The result, on that particular evening in London in 2018, was that the text received probably didn’t trigger any alarm bells or uneasiness because this type of behaviour is not only normalized but expected. And too often, it is still celebrated.


These were young, male, elite athletes who were raised in an environment where objectifying and commodifying women was so typical, so woven into the fabric of their society, that they didn’t see it as alarming – they probably didn’t see it at all. Therefore, there was no cause for alarm or an impulse to intervene.

   

One of the many unintended consequences of boys and young men being systematically taught emotional suppression (and often punished and shamed for certain types of emotional expression, e.g. ‘boys don’t cry’) from an early age, is that they also learn to subconsciously ‘switch off’ their feelings, the prerequisite for an ability to switch off cognition, critical thinking and their humanity in the moment. That foundational mechanism can allow an otherwise intelligent, kind, talented young human to ignore any alarm bells that might be sounding in their heads. This isn’t a case of ‘a few bad apples’, but a foundational problem requiring systemic change. 

 

Taking Action: What makes a difference?

It starts with us. As individuals and as a society, we play a foundational role in shaping how boys and all genders understand masculinity — what it means to be a “good man,” how to express emotion, how to relate to others with empathy and respect, and how to take responsibility for our actions.

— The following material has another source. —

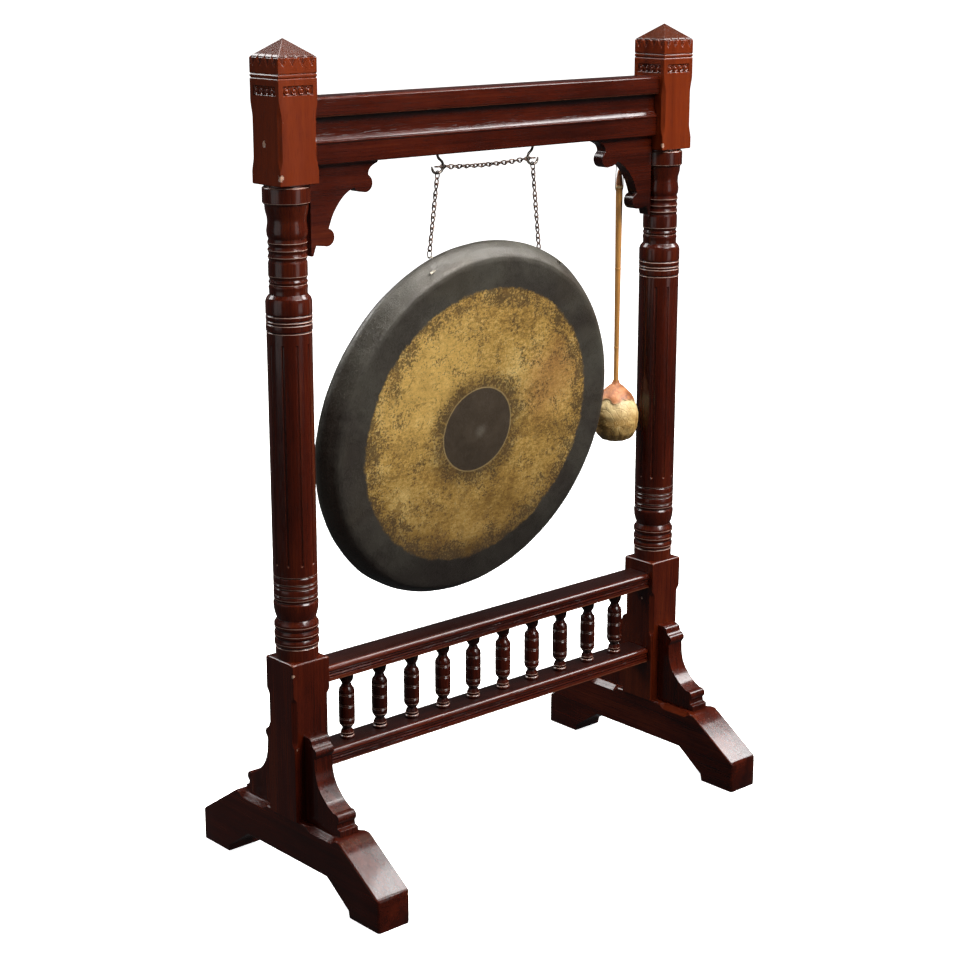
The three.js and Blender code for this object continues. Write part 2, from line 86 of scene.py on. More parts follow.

Together, we can build a new vision of healthy masculinity — one that values wisdom, integrity, moral courage and thoughtfulness. 

 

A simple place to start is by celebrating and recognizing the right qualities in all genders – by recognizing our own humanity so that we can see it in others – and by finding everyday role models who exhibit strength through emotional intelligence, compassion, and moderation.